La discipline du foot, la destinée de l’art
Pourtant, rien ne destinait, a priori, Samuel Lemba à la peinture. "En fait, c’est venu après une remise en question. Parce qu’à la base j’étais footballeur au RFC Liège. De 2010 à 2016. Puis j’ai eu un souci de santé et j’ai décidé d’arrêter… Et c’est à ce moment-là, à l’Athénée royal de Liège (Liège Atlas, NDLR) où j’étudiais le sport, que j’ai pris l’option dessin. Parce que j’ai toujours aimé dessiner, depuis tout petit. J’avais un oncle qui était dessinateur et ses dessins me fascinaient… C’est comme ça que je me suis inscrit à Saint-Luc, sur les conseils de ma prof de dessin, qui trouvait que j’étais doué." En 2017 Samuel déboule donc à Saint-Luc avec son mental de sportif et sa touche d’artiste en herbe, et là, pareil : "J’avais une prof en arts plastiques, Cécile Pichault, qui me disait que si je continuais comme ça, j’irais très loin… J’ai jamais compris pourquoi elle m’a dit ça mais en tout cas ça m’a marqué à vie. Comme si c’était ma destinée. Parce que si les gens te disent ça, c’est qu’il y a une raison.

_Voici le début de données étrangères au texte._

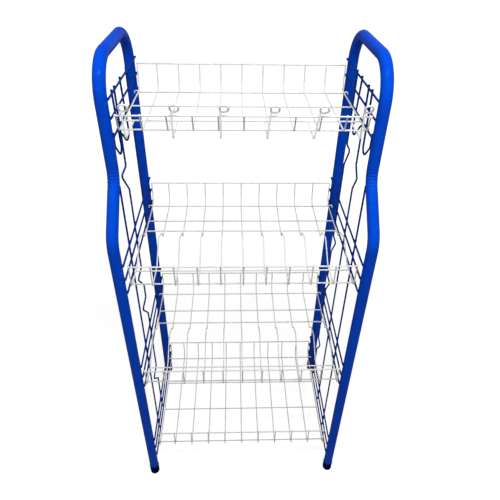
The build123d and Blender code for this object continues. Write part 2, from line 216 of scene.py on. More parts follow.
def painted(name, group, dark, light, scuffed, roughness, peel, gloss, coat):
    """A sprayed finish whose colour drifts from dark to light, with scuffs."""
    material = bpy.data.materials.new(name)
    material.use_nodes = True
    tree = material.node_tree
    shader = tree.nodes["Principled BSDF"]
    paint = tree.nodes.new("ShaderNodeGroup")
    paint.node_tree = group

    def blend(factor, first, second):
        mix = tree.nodes.new("ShaderNodeMix")
        mix.data_type = "RGBA"
        link(tree, factor, mix.inputs["Factor"])
        for value, index in ((first, FIRST_COLOUR), (second, SECOND_COLOUR)):
            if isinstance(value, tuple):
                mix.inputs[index].default_value = (*value, 1)
            else:
                link(tree, value, mix.inputs[index])
        return mix.outputs[MIXED_COLOUR]

    coat_colour = blend(paint.outputs["Patches"], dark, light)
    colour = blend(paint.outputs["Scuffs"], coat_colour, scuffed)
    link(tree, colour, socket(shader, "Base Color"))
    rough = tree.nodes.new("ShaderNodeMapRange")
    socket(rough, "To Min").default_value = roughness - ROUGHNESS_BELOW
    socket(rough, "To Max").default_value = roughness + ROUGHNESS_ABOVE
    link(tree, paint.outputs["Patches"], socket(rough, "Value"))
    link(tree, rough.outputs["Result"], socket(shader, "Roughness"))
    bump = tree.nodes.new("ShaderNodeBump")
    socket(bump, "Strength").default_value = peel
    socket(bump, "Distance").default_value = PEEL_DEPTH
    link(tree, paint.outputs["Height"], socket(bump, "Height"))
    link(tree, bump.outputs["Normal"], socket(shader, "Normal"))
    socket(shader, "Specular IOR Level").default_value = gloss
    socket(shader, "Coat Weight").default_value = coat
    socket(shader, "Coat Roughness").default_value = COAT_ROUGHNESS
    return material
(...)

Il n’y a pas de hasard. Et c’est ce que je cherche en peignant : je cherche des réponses. C’est devenu une obsession. Quelle est ma destinée ? Qu’est-ce qui fait que nous sommes ce que nous sommes, qu’est-ce qui nous pousse à faire certains choix, qu’est-ce qui influencera notre destin ?" Et d’évoquer aussi l’origine de son prénom, lui qui est né au sein d’une famille - congolaise - très religieuse. "Dans la Bible, Samuel est un prophète, mais ça veut pas dire forcément qu’il s’agit de quelqu’un qui parle de Dieu… C’est quelqu’un qui prêche quelque chose, et c’est ce que j’essaie de faire avec mes tableaux." Loin de lui l’idée de se prendre pour un messi(e) de la palette, même s’il avoue être autant fan de Tupac ("aussi une espèce de prophète") que de Rothko ou de Francis Bacon…
Le clair-obscur, le noir et la couleur
Si c’est au bic sur les bancs de l’école qu’il a commencé à rêver de manière plastique, "en commençant par l’ombre pour ensuite dégager la lumière", tel un Caravage de Caran d’Ache, c’est vraiment à La Cambre qu’il a pu déployer son talent et affermir sa pensée. "Ici, il y a énormément de théorie et de recherche, et pour moi c’est nouveau, ça reste un challenge : de réfléchir sur qui je suis, ce que je fais. De mettre des mots là-dessus." En s’inspirant autant du déluge d’images qu’il trouve sur les réseaux sociaux que de son histoire familiale ici et au Congo, de la figure de l’absence (celle de sa mère, "partie en 2002") que de la politique, Samuel Lemba creuse son propre sillon et continue sa quête d’identité. "En fait, je ne pense pas la peinture en termes de technique, mais plutôt en termes de réflexion sur le soi, sur le psychique, sur l’inconscient : sur moi-même. Je préfère me détacher de tout message et c’est pour ça aussi que j’enlève toute représentation qui pourrait faire allusion à l’artiste." Si à ses débuts, il y a cinq ans, il peignait avant tout du figuratif, en questionnant par là son africanité, aujourd’hui il préfère seulement l’insinuer et privilégier l’espace, l’objectuel, la couleur, la lumière et son contraire. "Au début, j’évoquais pas mal, dans mes tableaux, le fait d’être noir, africain, je voulais montrer le côté violent de notre histoire… Puis j’ai vu un docu sur (le peintre afro-américain, NDLR) Henry Ossawa Tanner, où il expliquait que la couleur de peau ne devait pas déterminer ce qu’un artiste devait peindre ou non. C’est pas parce qu’on est noir qu’on doit forcément peindre des personnages noirs. Et ça a remis en question toute ma conception de la représentation. C’est à partir de là que j’ai voulu briser ce genre de figuration dans mes tableaux. On n’a plus besoin de ça !" Qu’il peigne à l’huile ou à la bombe, cite Caspar David Friedrich ("ses atmosphères") ou le rappeur Tory Lanez (à qui il doit son blaze, Bodman), le footballeur Loïs Openda ou la top model activiste Sharon Alexie, Samuel Lemba incarne à lui seul une certaine idée de l’art contemporain, en prise directe avec le monde et le flot, le flow, de ses images et de leur (im)permanence. Un prophète on ne sait pas, mais un futur grand de l’art, on est prêt à le croire.